Monday, November 28, 1977

Journal,
I am thoroughly confused. Emotions in my mind. Daddy called LaLa’s or Linda’s – I don’t know which one, on Sunday, and left a number for me to call him. I talked to Patty, Jackie, and Mark about it. They all told me to call him. I called him this morning, after my Drawing class. Sarah came home after I talked to him, so I was alone when I called him. I gave him my address and telephone number. I am kind of mad at myself and scared at the same time. What’s going to happen?

I feel so sorry for him. For myself. My family. What is wrong with having contact with him? What is so wrong? After I talked to him, I hung up the phone, went into my room, and started crying. I got so mad at my parents for making me feel so torn, so mixed up. Confused, I hated them for a moment. I should have written my feelings down then.

I love Mother so much. I wish she could understand. I just have a deep urge inside to find out about my father. I wonder what life is like with a father. I want to see what I am missing. I need their love. Mother and Daddy. Damn. How I wish life was different. Write later. Have Social Problems to read. So ironic. We are just starting a chapter on Alcoholism. Shit.


Leave a comment

INSANELY KICKED OUT

MAY, 1979, JOURNAL ENTRY (I am Twenty-Years-Old)

My mother is another problem, but she will always be a problem.

I came home with Mark and Mike last evening, to get Barb, and to change before we went to NYC. As soon as I came in, she started bitching about me going out every night. She doesn’t like that. She thinks it’s wrong. She doesn’t like my style of living, and if I don’t do what she wants, I’d better get out.

I have been kicked out of my house millions of times, verbally. I have been called a whore, a bitch, and any other filthy word you can think of.

I know my mother hates me. We get no pleasure out of each other. I am a burden to her, and she probably prays for the day to come for me to move out.

Once, when Mark called twice in one day, she yelled at me, “Why don’t you just marry him and get out!”

She says this crudely and harshly, and I try not to cry. Her words hurt. She doesn’t know how to talk rationally, like a human being. I think she is insane at times.
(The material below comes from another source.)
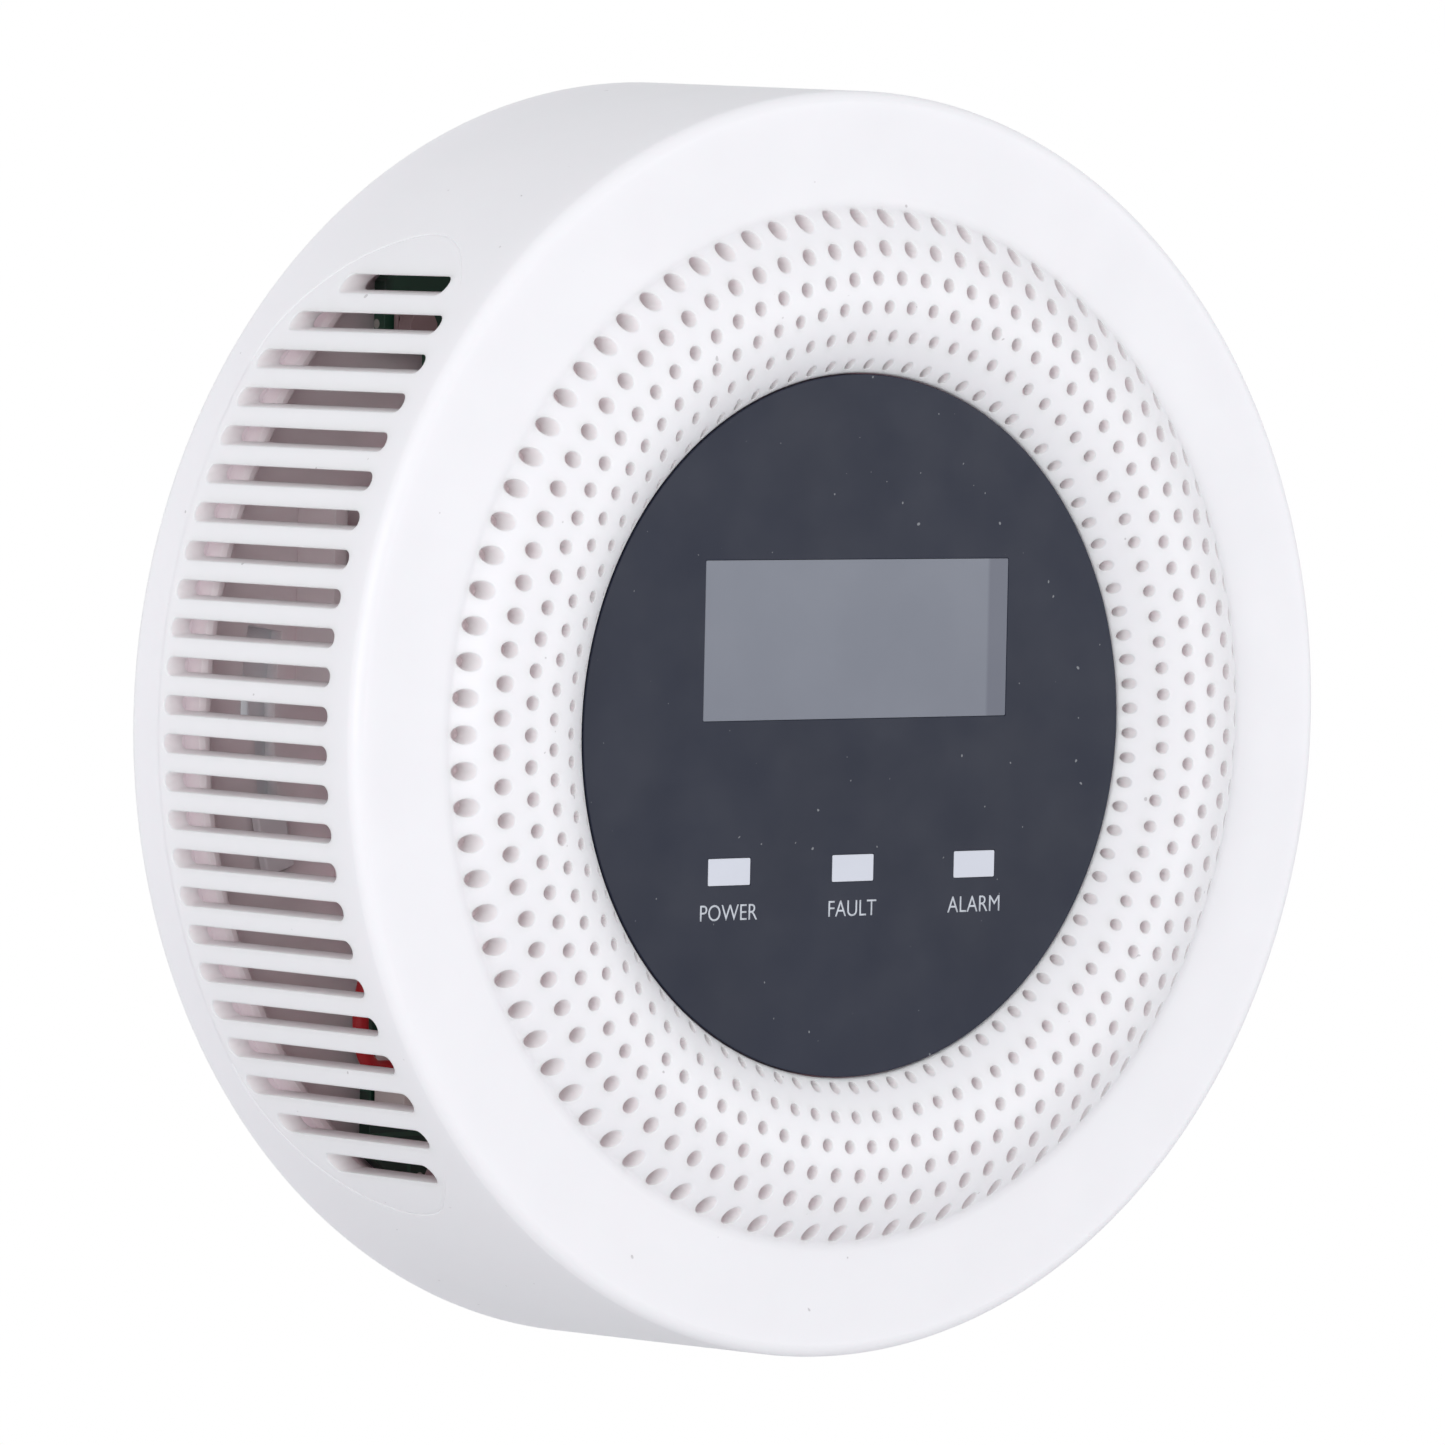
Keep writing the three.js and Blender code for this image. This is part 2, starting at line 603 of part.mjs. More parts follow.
function contactSpring() {
  const options = { steps: 35, bevelEnabled: false, extrudePath: new SpringPath() };
  return toSolid(new THREE.ExtrudeGeometry(wireSection(0.35, 5), options));
}

// ---------------------------------------------------------------- battery door
function batteryDoor() {
  const half = bayHalfWidth - fitGap;
  const leaf = block(-half, half, hingeY, bayTopY - fitGap, doorBack, doorFront);
  const barrel = crossBar(hingeY, hingeZ, hingeBarrelRadius, -half, half, 20);
  const pins = crossBar(hingeY, hingeZ, hingePinRadius, -bayHalfWidth - 1.2, bayHalfWidth + 1.2, 12);
  const rib = block(-0.6, 0.6, hingeY + 6, bayTopY - 8, doorFront - 0.2, doorFront + 3.2);
  const grips = [0, 1, 2].map((i) => {
    const y = bayTopY - 4 - 2 * i;
    return block(-6, 6, y - 0.4, y + 0.4, doorBack - 0.5, doorBack + 0.2);
  });
  return joined(leaf, barrel, pins, rib, ...grips);
}

// ---------------------------------------------------------------- main board and what it carries
function mainBoard() {
  const z0 = mainBoardBack;
  const z1 = mainBoardTop;
  const board = post(0, 0, mainBoardRadius, z0, z1, roundSegments);
  const side = block(-mainBoardRadius - 1, mainBoardLeftEdge, -60, 60, z0 - 1, z1 + 1);
  const gap = 0.4;
  const outer = bayHalfWidth + bayWall + gap;
  const window = block(-outer, outer, bayBottomY - bayWall - gap, bayTopY + bayWall + gap, z0 - 1, z1 + 1);
  const notches = caseScrewAngles.map((angle) => {
    const [x, y] = onCircle(caseScrewCircle, angle);
    return post(x, y, padRadius + gap, z0 - 1, z1 + 1);
  });
  return cutBy(board, [side, window, ...notches]);
}

function sounderCup() {
  const wall = 1.2;
  const cup = post(soundX, soundY, soundRadius, mainPartsZ, soundCupTop, 36);
  const upper = post(soundX, soundY, soundRadius - wall, piezoLedge, soundCupTop + openEnd, 36);
  const lower = post(soundX, soundY, soundRadius - 2 * wall, mainPartsZ + wall, piezoLedge + 0.1, 36);
  return cutBy(cup, [upper, lower]);
}

const piezoDisc = () => post(soundX, soundY, soundRadius - 1.5, piezoLedge + fitGap, piezoLedge + fitGap + 0.5, 30);

function sounderLid() {
  const lid = post(soundX, soundY, soundRadius, soundCupTop + fitGap, soundCupTop + fitGap + 1.2, 36);
  return lid.subtract(post(soundX, soundY, 3.0, soundCupTop, soundCupTop + 3, 16));
}

const sensorCan = () => post(sensorX, sensorY, sensorRadius, mainPartsZ, sensorCanTop, 32);

function sensorCap() {
  const z0 = sensorCanTop + fitGap;
  const base = post(sensorX, sensorY, sensorRadius, z0, z0 + 0.9, 32);
  const crown = post(sensorX, sensorY, sensorRadius - 1.6, z0 + 0.8, z0 + 1.7, 32);
  return base.add(crown).subtract(post(sensorX, sensorY, 1.5, z0 - 1, z0 + 3, 12));
}

function microcontroller() {
  const [x, y] = controllerAt;
  const legs = [
    centredBlock(x, y, 9, 5.6, mainPartsZ, mainPartsZ + 0.4),
    centredBlock(x, y, 5.6, 9, mainPartsZ, mainPartsZ + 0.4),
  ];
  return joined(centredBlock(x, y, 7, 7, mainPartsZ + 0.1, mainPartsZ + 1.4), ...legs);
}

function boardLink() {
  const [x, y] = linkAt;
  const pinPitch = 2.54;
  const pinCount = 6;
  const boardUnderside = displayBoardTop - boardThickness - fitGap;
  const length = pinCount * pinPitch;
  const lower = centredBlock(x, y, 2.5, length, mainPartsZ, mainPartsZ + 2.5);
  const upper = centredBlock(x, y, 2.5, length, boardUnderside - 2.5, boardUnderside);
  const pins = Array.from({ length: pinCount }, (_, i) => centredBlock(
    x, y + (i - (pinCount - 1) / 2) * pinPitch, 0.64, 0.64, mainPartsZ + 1, boardUnderside - 1));
  return joined(lower, upper, ...pins);
}

function capacitor() {
  const [x, y] = capacitorAt;
  const can = post(x, y, 3.15, mainPartsZ, mainPartsZ + 9);
  return can.subtract(centredBlock(x, y, 4.0, 0.4, mainPartsZ + 8.8, mainPartsZ + 10));
}

function inductor() {
  const [x, y] = inductorAt;
  const base = centredBlock(x, y, 3.6, 3.6, mainPartsZ, mainPartsZ + 0.6);
  return base.add(post(x, y, 1.6, mainPartsZ + 0.5, mainPartsZ + 2.2, 14));
}

function leadConnector() {
  const body = centredBlock(connectorX, connectorY, connectorSide, connectorSide, mainPartsZ, mainPartsZ + 4.4);
  return body.subtract(centredBlock(connectorX, connectorY, connectorSide - 2, connectorSide - 3,
    mainPartsZ + 2.4, mainPartsZ + 6));
}

function lead(points) {
  const curve = new THREE.CatmullRomCurve3(points.map(([x, y, z]) => new THREE.Vector3(x, y, z)));
  const options = { steps: 18, bevelEnabled: false, extrudePath: curve };
  return toSolid(new THREE.ExtrudeGeometry(wireSection(0.75, 8), options));
}

const leadRed = () => lead([
  [leadStart, lowerContactY, stripLow + 0.5],
  [leadStart - 2, lowerContactY + 0.6, stripLow + 0.5],
  [-25.5, -30, 19],
  [-32, -21.5, 16.5],
  [-37.6, -19.5, 12.2],
  [-38.9, -24.5, leadZ + 0.3],
  [-38.6, -29.6, leadZ],
  [-37.4, -31.3, leadZ],
  [connectorX - connectorSide / 2 - fitGap - 0.1, -31.5, leadZ],
]);

const leadBlack = () => lead([
  [leadStart, lowerContactY, cellZ - 0.8],
  [leadStart - 2, lowerContactY + 0.8, cellZ - 0.6],
  [-25, -29, 12.5],
  [-28.5, -22.5, 13],
  [-33.5, -21, 12],
  [-34.6, -24.0, leadZ + 0.3],
  [-33.2, -26.6, leadZ],
  [-33, connectorY + connectorSide / 2 + fitGap + 0.1, leadZ],
]);

// ---------------------------------------------------------------- materials
function finish(color, roughness, metalness = 0) {
  return new THREE.MeshStandardMaterial({ color, roughness, metalness });
}

const whitePlastic = finish(0xf2f2f6, 0.5);
const greyPanel = finish(0x42454e, 0.45);
const clearWindow = finish(0x838793, 0.2);
const frostedWindow = finish(0xd4d7e1, 0.35);
const greenBoard = finish(0x1f4a36, 0.5);
const blackPlastic = finish(0x1c1c1e, 0.5);
const nickel = finish(0xb9b8b2, 0.3, 1);
const screwSteel = finish(0x8f9196, 0.35, 1);
const filterCloth = finish(0xe6e2e2, 0.95);

// ---------------------------------------------------------------- assembly
const alarm = new THREE.Group();
alarm.rotation.x = Math.PI / 2;

function place(name, solid, material, position = [0, 0, 0], turn = [0, 0, 0]) {
  const mesh = new THREE.Mesh(toGeometry(solid), material);
  mesh.name = name;
  mesh.position.set(...position);
  mesh.rotation.set(...turn);
  alarm.add(mesh);
}

place('wall_plate', wallPlate(), whitePlastic);
place('front_shell', frontShell(), whitePlastic);
place('dust_filter', dustFilter(), filterCloth);
place('back_cover', backCover(), whitePlastic);
place('battery_door', batteryDoor(), whitePlastic);

caseScrewAngles.forEach((angle, i) => {
  const [x, y] = onCircle(caseScrewCircle, angle);
  const head = screw(caseScrewRadius, caseScrewHeadRadius, caseScrewHeadHeight, caseScrewLength - 1);
  place(`case_screw_${i + 1}`, head, screwSteel, [x, y, coverFloorBack + 0.3]);
});

place('display_panel', displayPanel(), greyPanel);
place('lcd_window', lcdWindow(), clearWindow);
['power', 'fault', 'alarm'].forEach((name, i) => {
  place(`light_pipe_${name}`, lightPipe(i - 1), frostedWindow);
});

place('display_board', displayBoard(), greenBoard);
displayScrewAngles.forEach((angle, i) => {
  const [x, y] = onCircle(displayScrewCircle, angle);
  const headHeight = 1.2;
  const z = displayBoardTop - boardThickness - fitGap - headHeight;
  place(`display_screw_${i + 1}`, screw(displayScrewRadius, 1.8, headHeight, 4.2), screwSteel, [x, y, z]);
});
place('lcd_holder', lcdHolder(), whitePlastic);
place('lcd_glass', lcdGlass(), finish(0x7c8490, 0.15));
place('led_power', led(-1), finish(0xdfe8df, 0.4));
place('led_fault', led(0), finish(0xe8e4d2, 0.4));
place('led_alarm', led(1), finish(0xe8dada, 0.4));
place('switch_body', switchBody(), blackPlastic);
place('switch_plunger', switchPlunger(), finish(0x2b2b2e, 0.45));

place('main_board', mainBoard(), greenBoard);
place('sounder_cup', sounderCup(), blackPlastic);
place('piezo_disc', piezoDisc(), finish(0xc09a4b, 0.35, 1));
place('sounder_lid', sounderLid(), blackPlastic);
place('co_sensor_can', sensorCan(), nickel);
place('co_sensor_cap', sensorCap(), whitePlastic);
place('microcontroller', microcontroller(), blackPlastic);
place('board_link', boardLink(), blackPlastic);
place('capacitor', capacitor(), finish(0x2a3350, 0.35));
place('inductor', inductor(), finish(0x6f5f60, 0.6));
place('lead_connector', leadConnector(), finish(0xe9e6e2, 0.5));
place('lead_red', leadRed(), finish(0xa8252c, 0.45));
place('lead_black', leadBlack(), finish(0x232224, 0.45));

const flatEndY = lowerContactY + contactThickness + fitGap + springLength + fitGap;
const upperFlatEndY = bayTopY - 2 * fitGap - contactThickness - springLength - fitGap;
place('cell_left', cell(), finish(0x3a3f4a, 0.35), [-cellPitch / 2, flatEndY, cellZ]);
place('cell_right', cell(), finish(0x3a3f4a, 0.35), [cellPitch / 2, upperFlatEndY, cellZ], [0, 0, Math.PI]);
place('spring_left', contactSpring(), nickel, [-cellPitch / 2, flatEndY - fitGap - springLength, cellZ]);
place('spring_right', contactSpring(), nickel,
  [cellPitch / 2, upperFlatEndY + fitGap + springLength, cellZ], [0, 0, Math.PI]);
place('contact_negative', contactNegative(), nickel);
place('contact_positive', contactPositive(), nickel);
place('contact_bridge', contactBridge(), nickel);

export default alarm;
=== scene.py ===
"""Looks for a round carbon monoxide alarm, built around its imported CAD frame.

Shapes are worked out in the alarm's own frame, in millimetres: X right and Y up as seen from the room, Z out
of the wall. put() turns them into the frame's metres.
"""

import json
import math

import bmesh
import bpy
import numpy as np
from mathutils import Matrix, Vector
from mathutils.geometry import delaunay_2d_cdt

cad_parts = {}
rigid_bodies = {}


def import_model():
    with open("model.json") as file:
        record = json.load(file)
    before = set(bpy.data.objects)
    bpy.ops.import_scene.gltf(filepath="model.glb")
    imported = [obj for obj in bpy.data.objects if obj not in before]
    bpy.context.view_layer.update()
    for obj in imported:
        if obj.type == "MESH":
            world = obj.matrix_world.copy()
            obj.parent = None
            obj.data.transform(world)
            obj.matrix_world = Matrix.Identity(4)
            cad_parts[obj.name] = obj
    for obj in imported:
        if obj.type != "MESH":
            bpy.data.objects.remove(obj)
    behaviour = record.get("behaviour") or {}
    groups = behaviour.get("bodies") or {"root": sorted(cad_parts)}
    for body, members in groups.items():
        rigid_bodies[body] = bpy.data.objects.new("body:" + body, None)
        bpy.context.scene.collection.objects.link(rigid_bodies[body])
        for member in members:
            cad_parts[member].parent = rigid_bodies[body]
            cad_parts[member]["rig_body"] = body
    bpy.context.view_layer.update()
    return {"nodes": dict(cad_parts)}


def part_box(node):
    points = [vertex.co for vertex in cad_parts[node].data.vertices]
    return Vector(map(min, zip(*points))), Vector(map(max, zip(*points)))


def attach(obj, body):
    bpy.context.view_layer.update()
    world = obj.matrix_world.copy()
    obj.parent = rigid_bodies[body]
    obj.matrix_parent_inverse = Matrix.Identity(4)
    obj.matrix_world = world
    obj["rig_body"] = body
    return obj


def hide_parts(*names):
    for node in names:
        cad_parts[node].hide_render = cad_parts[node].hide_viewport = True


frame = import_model()

# ---------------------------------------------------------------- places and sizes, from the frame
MM = 0.001


def span(node):
    """Lowest and highest corner of a CAD node in the alarm's frame, in millimetres."""
    lo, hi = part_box(node)
    return Vector((lo.x, lo.z, -hi.y)) / MM, Vector((hi.x, hi.z, -lo.y)) / MM


def middle_of(node):
    lo, hi = span(node)
    return (lo.x + hi.x) / 2, (lo.y + hi.y) / 2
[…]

Of course, it is not all her fault. I must have done something wrong. I can’t figure it out, though. I clean my room, and I do the dishes in the morning, since I’m the last to leave. And, I do the dishes at night. I try to make life as easy as possible at home. I never talk to my mother. I have given up trying because all she ever does is argue with me.

She yells at me in front of my friends. She yells at them. I hate that. She doesn’t have any right to do that. They are human beings. They are people with feelings. They care. They love.

I guess that’s why they are my friends. I need people like them. That’s why I go out every night. Because they have feelings, and so do I.